Tout baptisé peut y prétendre humblement. Loin de détourner les laïcs de leurs responsabilités terrestres, cette vie cachée en Dieu, qui fut celle de Marie, Notre-Dame du Mont Carmel, les achemine à une profondeur et une paix, une joie que le monde ne peut donner [3].
Présence à Dieu dans et par son Verbe, le Christ, lui qui est le Chemin, la Vérité et la Vie [4]. Le cheminement du chrétien sera donc l’union d’amour au Christ, la conformation à l’image du Fils de Dieu [5]. Tout ce que j’ai entendu de mon Père, je vous l’ai fait connaître [6] , nous dit Jésus. Celui qui m’aime gardera ma Parole [7]. Dieu nous est aussi présent par sa Parole dans l’Ecriture. Celle-ci est la nourriture première de l’oraison. La découvrir, la méditer est un souci quotidien et les saints du Carmel nous aident à cette méditation. Ainsi sainte Thérèse d’Avila, dans le Chemin de la Perfection fait, entre autres, un long commentaire du Pater. Ainsi saint Jean de la Croix illustre en ses écrits ce passage de l’Epître aux Hébreux :
Vivante est la Parole de Dieu, énergique et plus tranchante qu’aucun glaive à double tranchant. Elle pénètre jusqu’à diviser âme et esprit, articulations et moelles. Elle passe au crible les mouvements et les pensées du cœur ; tout est à nu à ses yeux, tout est subjugué par son regard. C’est à elle que nous devons rendre compte [8]. Ainsi sainte Thérèse de Lisieux disait à la fin de sa vie : C’est par-dessus tout l’Evangile qui m’entretient pendant mes oraisons ; là je puise tout ce qui est nécessaire à ma pauvre petite âme [9].
Présence de Dieu par son Esprit Saint que le Père envoie pour nous enseigner toutes choses et nous faire ressouvenir de tout ce que Jésus nous a dit [10] . Présence en nous de l’Esprit Saint qui ne dort ni ne sommeille [11], et qui sans cesse prie en nous avec des gémissements ineffables [12].

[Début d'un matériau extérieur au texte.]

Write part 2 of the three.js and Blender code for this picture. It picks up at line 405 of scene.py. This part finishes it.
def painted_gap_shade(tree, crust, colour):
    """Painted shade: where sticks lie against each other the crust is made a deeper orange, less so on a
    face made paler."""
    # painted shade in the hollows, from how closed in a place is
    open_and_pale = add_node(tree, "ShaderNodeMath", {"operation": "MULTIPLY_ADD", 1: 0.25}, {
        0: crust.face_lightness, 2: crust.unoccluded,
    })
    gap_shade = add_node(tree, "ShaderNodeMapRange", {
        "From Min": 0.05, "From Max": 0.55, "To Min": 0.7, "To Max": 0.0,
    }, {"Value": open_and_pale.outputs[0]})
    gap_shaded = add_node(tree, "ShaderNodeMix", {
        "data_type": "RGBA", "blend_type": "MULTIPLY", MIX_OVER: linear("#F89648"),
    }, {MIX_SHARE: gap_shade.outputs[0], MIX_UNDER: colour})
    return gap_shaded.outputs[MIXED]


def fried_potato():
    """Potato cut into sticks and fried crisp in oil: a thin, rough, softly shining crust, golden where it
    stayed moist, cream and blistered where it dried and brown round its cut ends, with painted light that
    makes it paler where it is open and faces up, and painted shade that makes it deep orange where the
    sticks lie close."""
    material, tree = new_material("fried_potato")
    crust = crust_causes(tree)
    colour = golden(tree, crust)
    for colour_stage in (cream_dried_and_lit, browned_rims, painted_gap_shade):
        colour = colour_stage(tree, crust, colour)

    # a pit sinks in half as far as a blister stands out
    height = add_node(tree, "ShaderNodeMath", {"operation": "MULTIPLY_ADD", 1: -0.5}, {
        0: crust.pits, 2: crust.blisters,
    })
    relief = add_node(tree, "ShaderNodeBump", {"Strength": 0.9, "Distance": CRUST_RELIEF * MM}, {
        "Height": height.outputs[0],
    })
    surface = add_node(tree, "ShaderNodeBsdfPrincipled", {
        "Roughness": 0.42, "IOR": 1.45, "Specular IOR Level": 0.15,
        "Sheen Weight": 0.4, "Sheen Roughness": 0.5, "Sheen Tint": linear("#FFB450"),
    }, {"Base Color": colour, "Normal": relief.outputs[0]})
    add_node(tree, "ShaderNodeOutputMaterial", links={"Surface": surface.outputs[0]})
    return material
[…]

C’est pourquoi le « précepte central » de la Règle du Carmel, repris dans les Constitutions de l’Ordre des Carmes Déchaux Séculier, est : Méditez jour et nuit la loi du Seigneur, veillant dans la prière [13]. Ce précepte de la prière continue semblerait impossible à mettre en pratique littéralement, si l’on oubliait que c’est la multitude des croyants qui le réalise. Chacun y a son rôle indispensable, irremplaçable.
Dieu, en effet, nous est présent dans les autres, par les autres, avec les autres. Le Christ n’est pas seulement présent en ses apôtres et par eux dans leurs disciples. Je ne prie pas seulement pour eux, je prie aussi pour tous ceux qui, grâce à leur parole, croiront en moi… afin que l’amour dont tu m’as aimé soit en eux et moi en eux [14]. Jésus est présent aussi dans le plus petit de ses frères [15].
Parce que le Christ est présent là où deux ou trois sont assemblés en son nom [16], on ne se contente pas au Carmel de la prière communautaire vocale, on fait oraison ensemble. Et même, cet « ermite » qu’est souvent le laïc carmélitain, dans la solitude où il fait oraison, sait qu’il n’est jamais seul à prier. Car il est toujours précieux de donner pour base à notre oraison la prière qui est sortie d’une bouche telle que celle de Notre Seigneur [17] . Or il nous a appris à dire NOTRE PÈRE.